OK profits plunge 90% on weak demand

OK-Zimbabwe

Oliver Kazunga, Senior Business Reporter
RETAIL giant, OK Zimbabwe has reported about 90 percent decline in profit  before tax at $1,2 million for the year ended 31 March 2016 compared to $10,6 million in the prior year as low aggregate demand continues.

During the period profit after tax dropped drastically from $7,5 million recorded in the prior period to $700,000.

In a statement accompanying results of the country’s largest retail chain, the chairman David Lake said: “Revenue generated for the year decreased to $437,5 million from the $462,7 million posted in prior year. Profit before tax was down to $1,2 million from $10,6 million in the previous year, while profit after tax decreased to $0,7 million from $7,5 million in 2015,” he said.

Faced with a difficult operating environment, he said the group posted a decline in revenue and profitability.

“Gross margins softened in a market whose consumption is increasingly weighted towards low margin basic products and which is experiencing ever-increasing competition,” he said.

Lake said although the group’s operating costs declined during the period under review, the reduction was not significant to counter the negative effect of lower sales and gross margins.

Overheads decreased to $69,6 million from $72 million in the previous year as company-wide measures to contain costs were implemented. The cost of borrowing remained low at $0,33 million.

OK Zimbabwe’s gross margin during the period under review was at 16.1 percent compared to 17.8 percent in 2015.

This was largely attributed to product mix and significant mark-downs during promotions and obsolete stock.

The group’s capital expenditure for the financial year was $4,4 million compared to $11,2 million last year.

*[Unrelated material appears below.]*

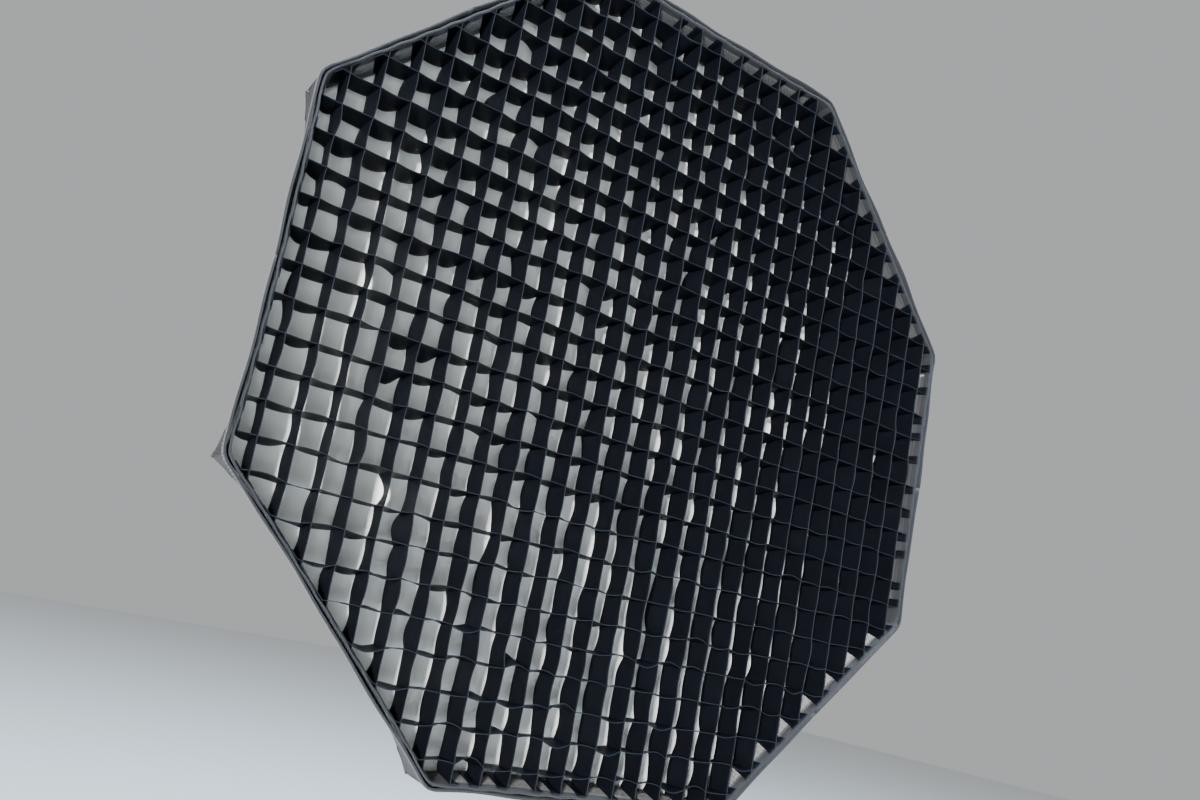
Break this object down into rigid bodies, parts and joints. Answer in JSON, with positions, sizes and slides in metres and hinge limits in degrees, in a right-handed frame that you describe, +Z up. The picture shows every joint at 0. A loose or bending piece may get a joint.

During the year under review, the group opened two stores namely OK Zvishavane and OK Mart Mutare.

“The contribution from these stores is encouraging. In the process of rationalising operations, OK Value Nkulumane in Bulawayo was closed as it had remained unviable.”

The group has resolved that no dividend would be declared this year as the resources would be channelled to re-investment in the business.

On the outlook, Lake said: “Despite the difficult economic environment, the group will take the necessary steps to improve margins without losing market share. Focus will be on further cost reductions to improve profitability…

“Notwithstanding the challenging operating environment, the board and management remain confident that the continued loyalty and support of our employees, shareholders, suppliers and customers will be rewarded.”